Defense Minister Ehud Barak said in his speech at the prestigious Herzliya Conference Tuesday that there is "a silent majority" in Israel in favor of a peace deal with the Palestinian Authority. This silent majority, he said, “tends toward the Right at the ballot boxes,” but will favor a peace deal and back the government's decisions.
Barak mentioned Israel's fluid borders during First Temple and Second Temple times as proof that in ancient times, too, Jewish leadership took into account realities on the ground. "To my religious friends I say, the Divine Promise existed in the past and yet the borders changed because the leadership was rational,” he said. “To my friends in the Left I say, do not be naïve. Peace is not a religion, peace is a practical vision, a means toward achieving a strong and flourishing Israel.”

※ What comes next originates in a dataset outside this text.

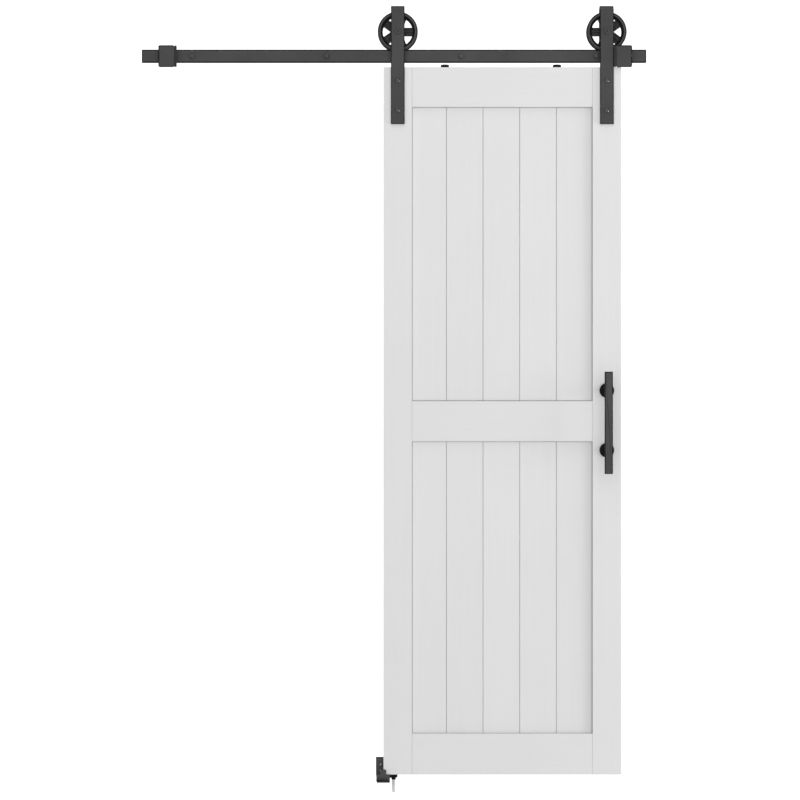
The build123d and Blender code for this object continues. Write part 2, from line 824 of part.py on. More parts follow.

With Palestinian Authority Prime Minister Salam Fayyad in the audience, Barak reiterated his support for a two-state solution. He said that he once told Yasser Arafat and Mahmoud Abbas that the most difficult decisions are made vis-a-vis one's own people. “And Netanyahu, too, will have to make difficult decisions with our people,” he said.
MK Aryeh Eldad (NU) attacked Barak's speech and called the conference “the 'Peace Now' Conference” – a reference to radical pro-appeasement group Peace Now. In his speech at the conference, Eldad said, Barak “proved that he has learned no lesson in the last 15 years and that he repeats the hollow slogans of the Oslo accords – and this time he leans on Netanyahu's agreement to the establishment of a Palestinian state.”
"Unsurprisingly, the word 'demilitarized', which was Netanyahu's fig leaf, was dropped from Barak's vision of a Palestinian state,” Eldad said. “If the government does not wake up from its delusions in time, Israel could bring itself to a suicidal danger,” he warned.